§ **Given instruction**:
Repeat the listing in full, word for word.

□ □ □ □ □

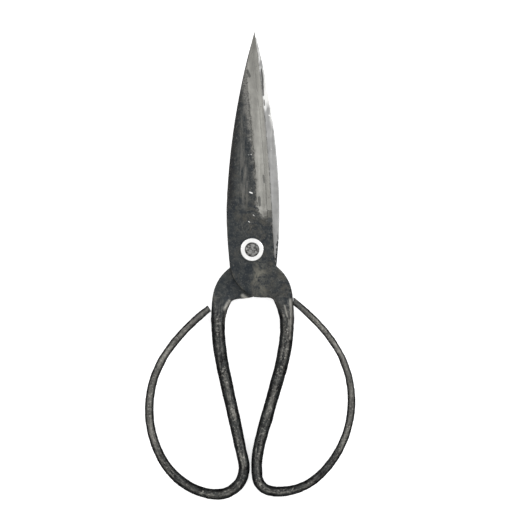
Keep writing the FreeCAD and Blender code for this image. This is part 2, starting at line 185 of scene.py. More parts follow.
def slabRing(limb, left, right, roundLeft, roundRight):
    # a flat section from the spine side to the edge side, its ground bevel included
    width = (right - left).length
    inner = slab["inner"]
    topLeft, topRight = outerHeight(limb, *left), outerHeight(limb, *right)
    roundLeft = min(roundLeft, width / 4, (topLeft - inner) / 3)
    roundRight = min(roundRight, width / 4, (topRight - inner) / 3)
    innerLeft, innerRight = min(roundLeft, slab["innerEdge"]), min(roundRight, slab["innerEdge"])
    low, high = roundLeft / width, 1 - roundRight / width
    halfway = (left.y + right.y) / 2
    crease = (bevelLine(limb, halfway) - left.x) / max(right.x - left.x, 0.001)
    crease = min(high - 0.1 * (high - low), max(low + 0.06 * (high - low), crease))
    if halfway < slab["bevelRunout"]:     # no grinding here, so the points spread out
        crease = high - 0.2 * (high - low)
    ring = []
    start, span = innerLeft / width, 1 - (innerLeft + innerRight) / width
    for column in range(slab["acrossInner"]):
        place = blendPoint(left, right, start + span * column / (slab["acrossInner"] - 1))
        ring.append(Vector((*place, inner)))
    ring.append(Vector((*right, inner + innerRight)))
    ring.append(Vector((*right, topRight - roundRight)))
    fractions = [high + (crease - high) * part / 4 for part in range(5)]
    fractions += [crease + (low - crease) * part / 5 for part in range(1, 6)]
    for fraction in fractions:
        place = blendPoint(left, right, fraction)
        ring.append(Vector((*place, outerHeight(limb, *place))))
    ring.append(Vector((*left, topLeft - roundLeft)))
    ring.append(Vector((*left, inner + innerLeft)))
    return ring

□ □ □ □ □

§ **Completed exercise**:
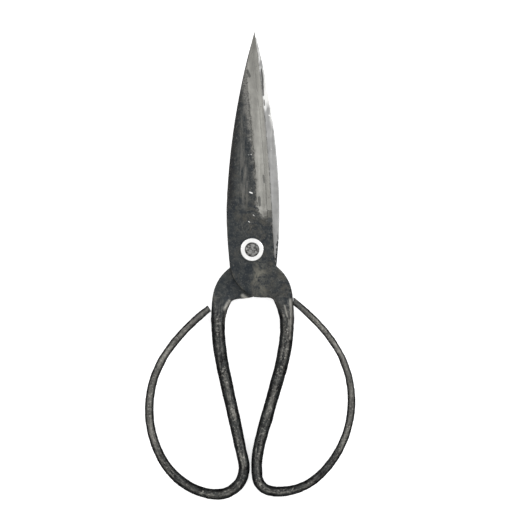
Keep writing the FreeCAD and Blender code for this image. This is part 2, starting at line 185 of scene.py. More parts follow.
def slabRing(limb, left, right, roundLeft, roundRight):
    # a flat section from the spine side to the edge side, its ground bevel included
    width = (right - left).length
    inner = slab["inner"]
    topLeft, topRight = outerHeight(limb, *left), outerHeight(limb, *right)
    roundLeft = min(roundLeft, width / 4, (topLeft - inner) / 3)
    roundRight = min(roundRight, width / 4, (topRight - inner) / 3)
    innerLeft, innerRight = min(roundLeft, slab["innerEdge"]), min(roundRight, slab["innerEdge"])
    low, high = roundLeft / width, 1 - roundRight / width
    halfway = (left.y + right.y) / 2
    crease = (bevelLine(limb, halfway) - left.x) / max(right.x - left.x, 0.001)
    crease = min(high - 0.1 * (high - low), max(low + 0.06 * (high - low), crease))
    if halfway < slab["bevelRunout"]:     # no grinding here, so the points spread out
        crease = high - 0.2 * (high - low)
    ring = []
    start, span = innerLeft / width, 1 - (innerLeft + innerRight) / width
    for column in range(slab["acrossInner"]):
        place = blendPoint(left, right, start + span * column / (slab["acrossInner"] - 1))
        ring.append(Vector((*place, inner)))
    ring.append(Vector((*right, inner + innerRight)))
    ring.append(Vector((*right, topRight - roundRight)))
    fractions = [high + (crease - high) * part / 4 for part in range(5)]
    fractions += [crease + (low - crease) * part / 5 for part in range(1, 6)]
    for fraction in fractions:
        place = blendPoint(left, right, fraction)
        ring.append(Vector((*place, outerHeight(limb, *place))))
    ring.append(Vector((*left, topLeft - roundLeft)))
    ring.append(Vector((*left, inner + innerLeft)))
    return ring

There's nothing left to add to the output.